Information provided

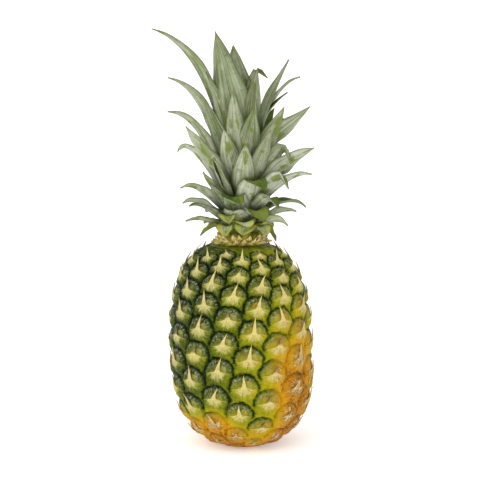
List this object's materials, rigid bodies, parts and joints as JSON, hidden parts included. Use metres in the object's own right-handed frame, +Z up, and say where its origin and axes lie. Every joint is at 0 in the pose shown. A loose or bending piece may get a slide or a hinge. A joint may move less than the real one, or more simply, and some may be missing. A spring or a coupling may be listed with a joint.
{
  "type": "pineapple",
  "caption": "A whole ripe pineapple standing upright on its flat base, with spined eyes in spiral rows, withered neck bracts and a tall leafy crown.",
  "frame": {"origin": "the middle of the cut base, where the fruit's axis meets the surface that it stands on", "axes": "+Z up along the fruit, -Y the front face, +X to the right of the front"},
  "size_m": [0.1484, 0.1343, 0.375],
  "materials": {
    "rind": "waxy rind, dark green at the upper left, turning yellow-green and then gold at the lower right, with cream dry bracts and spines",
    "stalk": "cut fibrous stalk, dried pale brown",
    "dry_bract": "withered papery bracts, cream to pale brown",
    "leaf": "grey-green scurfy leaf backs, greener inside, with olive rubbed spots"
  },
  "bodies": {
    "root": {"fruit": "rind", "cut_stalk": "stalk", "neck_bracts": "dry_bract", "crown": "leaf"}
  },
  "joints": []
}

What is asked
Print all the data exactly.

Solution to this task
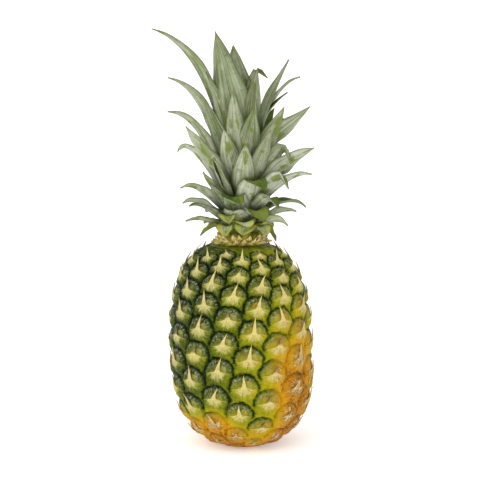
List this object's materials, rigid bodies, parts and joints as JSON, hidden parts included. Use metres in the object's own right-handed frame, +Z up, and say where its origin and axes lie. Every joint is at 0 in the pose shown. A loose or bending piece may get a slide or a hinge. A joint may move less than the real one, or more simply, and some may be missing. A spring or a coupling may be listed with a joint.
{
  "type": "pineapple",
  "caption": "A whole ripe pineapple standing upright on its flat base, with spined eyes in spiral rows, withered neck bracts and a tall leafy crown.",
  "frame": {"origin": "the middle of the cut base, where the fruit's axis meets the surface that it stands on", "axes": "+Z up along the fruit, -Y the front face, +X to the right of the front"},
  "size_m": [0.1484, 0.1343, 0.375],
  "materials": {
    "rind": "waxy rind, dark green at the upper left, turning yellow-green and then gold at the lower right, with cream dry bracts and spines",
    "stalk": "cut fibrous stalk, dried pale brown",
    "dry_bract": "withered papery bracts, cream to pale brown",
    "leaf": "grey-green scurfy leaf backs, greener inside, with olive rubbed spots"
  },
  "bodies": {
    "root": {"fruit": "rind", "cut_stalk": "stalk", "neck_bracts": "dry_bract", "crown": "leaf"}
  },
  "joints": []
}